Despite recent strong stock performance, Deutsche Bank strategists reminded investors that the past 25 years haven’t been particularly stellar for stocks. Their report outlines how, since 2000, global markets and economies have been shaped by rising debt levels, slower demographic growth, and stalled globalization.
In 2000, for instance, the U.S. Congressional Budget Office anticipated paying off federal debt by 2013. Instead, the debt-to-GDP ratio climbed to over 100% for the first time since World War II.
For investors, the S&P 500’s journey from December 31, 1999, onward has been marked by volatility, including the dot-com bust, the 2008 financial crisis, and 2022’s inflation spike.

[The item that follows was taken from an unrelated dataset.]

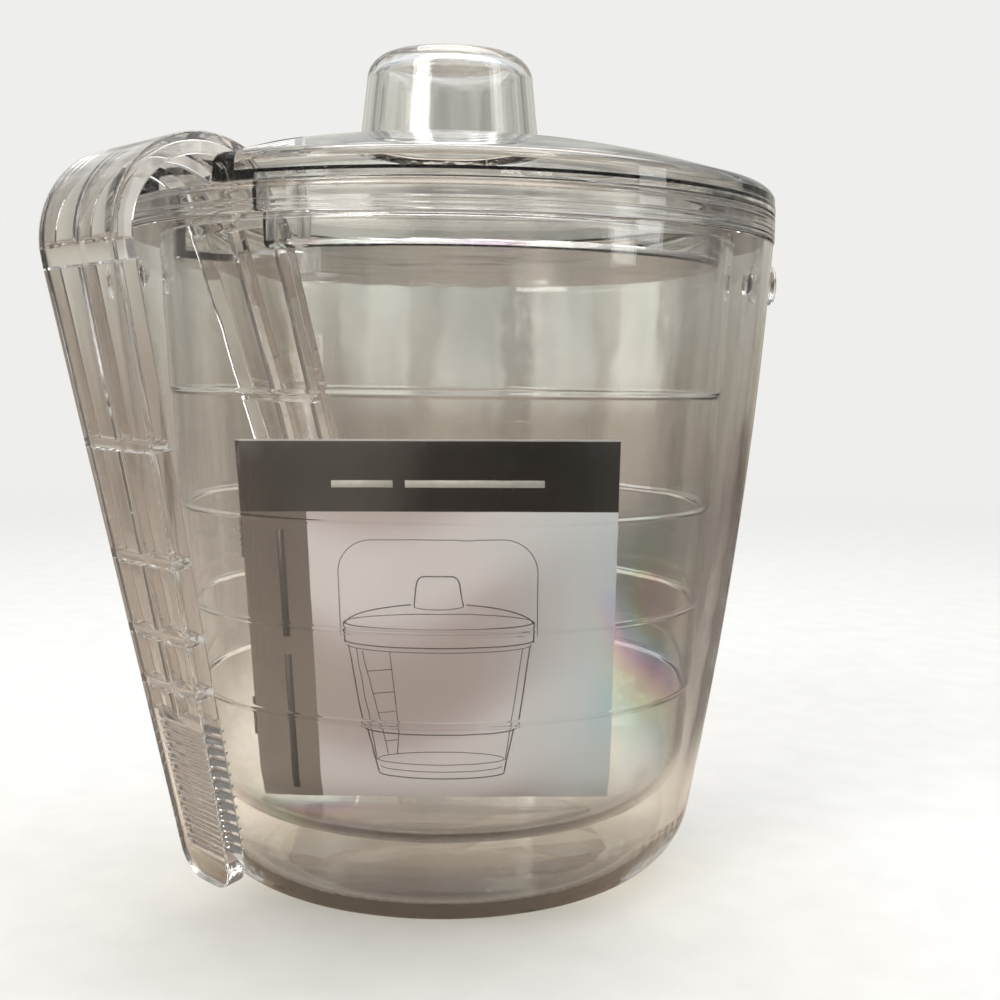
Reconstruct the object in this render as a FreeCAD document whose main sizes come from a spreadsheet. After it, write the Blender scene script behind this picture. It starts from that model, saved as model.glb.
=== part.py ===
"""Clear double-wall ice bucket with a notched domed lid, ice tongs hung over the rim and a leaflet inside.

Millimetres, +Z up.  The origin is the centre of the bucket's foot, on the surface it stands on.
+Y points to the back of the bucket, and the two handle studs lie on the X axis.
"""
import FreeCAD, Part

import math
import os

import Sketcher
from FreeCAD import Placement, Rotation, Vector

SIZES = {
    # bucket body
    "rim_radius": 95.0,
    "rim_base": 183.9,
    "rim_top": 191.5,
    "rim_edge": 1.0,
    "shell_wall": 2.5,
    "shell_foot": 70.2,
    "shell_mouth": 94.6,
    "shell_crown": 1345.0,
    "shell_corner": 24.3,
    "foot_floor": 3.3,
    # inner liner: its outside radius at the floor, the draft of each band and the step at each ring
    "liner_wall": 2.2,
    "liner_foot": 71.6,
    "liner_draft": 0.055,
    "liner_step": 0.75,
    "liner_base": 22.0,
    "liner_corner": 20.0,
    "ring_one": 57.7,
    "ring_two": 81.4,
    "ring_three": 109.0,
    "ring_four": 140.9,
    # handle studs
    "stud_height": 174.0,
    "stud_radius": 5.85,
    "stud_seat": 94.6,
    "stud_face": 97.2,
    "stud_edge": 1.2,
    "stud_shank_radius": 3.0,
    "stud_shank_end": 89.6,
    "stud_gap": 0.05,
    # lid liner, the cup under the lid
    "seat_gap": 0.3,
    "lid_flange": 2.3,
    "lid_liner_wall": 2.2,
    "plug_top_radius": 80.4,
    "plug_low_radius": 79.5,
    "plug_base": 177.0,
    "plug_round": 1.5,
    # lid cover, with its hollow knob
    "cover_wall": 2.6,
    "cover_radius": 94.8,
    "cover_edge_top": 199.4,
    "cover_edge_low": 196.4,
    "cover_edge_width": 3.8,
    "cover_edge_round": 4.2,
    "cover_inner_edge": 198.2,
    "dome_radius": 290.0,
    "dome_shoulder": 212.8,
    "cover_seat_radius": 86.0,
    "knob_base_radius": 26.35,
    "knob_top_radius": 24.3,
    "knob_top": 238.9,
    "knob_round": 7.3,
    "knob_wall": 3.6,
    "knob_foot_round": 1.2,
    # notch in the lid for the tongs
    "notch_half_width": 21.6,
    "notch_bottom": 62.5,
    "notch_round": 6.0,
    # tongs, in their own plane through the bucket's axis
    "tongs_azimuth": 219.8,
    "bow_centre_out": 93.0,
    "bow_centre_up": 179.0,
    "bow_radius": 25.0,
    "bow_half_width": 20.2,
    "outer_tilt": 12.2,
    "inner_tilt": 17.5,
    "channel_depth": 5.5,
    "channel_web": 2.0,
    "channel_edge": 1.9,
    "spine_half": 1.3,
    "bow_channel_low": 5.0,
    "bow_channel_high": 24.0,
    "arm_gap": 0.4,
    "arm_length": 168.1,
    "arm_top_half": 20.2,
    "arm_tip_half": 11.9,
    "arm_tip_round": 7.5,
    "arm_tip_bend": 7.95,
    "rib_width": 2.2,
    "grip_start": 46.5,
    "tooth_pitch": 3.13,
    "tooth_height": 1.9,
    "tooth_root": 1.0,
    "tooth_peak": 0.45,
    "tooth_half_width": 10.6,
    # leaflet
    "leaflet_width": 98.0,
    "leaflet_height": 107.5,
    "leaflet_cover": 0.35,
    "leaflet_pages": 1.1,
    "leaflet_lean": 15.8,
    "leaflet_turn": -2.5,
    "leaflet_roll": -0.6,
    "leaflet_foot_side": -2.5,
    "leaflet_foot_out": 27.2,
    "leaflet_foot_up": 25.8,
    "leaflet_margin": 1.0,
    "leaflet_trim": 0.3,
    "leaflet_gap": 0.02,
    "staple_wire": 0.5,
    "staple_span": 12.0,
}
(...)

These turbulent years have left the period with the second-lowest compounded annual returns among nine 25-year spans since 1800, with only the early 20th century performing worse.
This might resonate with those wary of a “lost decade” for stocks, as firms like Goldman Sachs and Vanguard warn of muted returns in the years ahead.
The Deutsche Bank report also highlights that stocks have not only underperformed on an absolute basis but have also lagged behind gold.
Since 1999, gold has delivered an annualized return of 6.8%, outpacing the S&P 500’s 4.9%. Even in 2024, gold slightly outperformed stocks, with a 25.6% gain year-to-date.
Still, Deutsche Bank argues that equities remain the best option for long-term investors. While certain periods see stocks underperform, this trend rarely persists beyond a decade.
Furthermore, with global debt levels potentially setting the stage for another inflationary period, stocks could fare better than bonds, which suffered in 2022.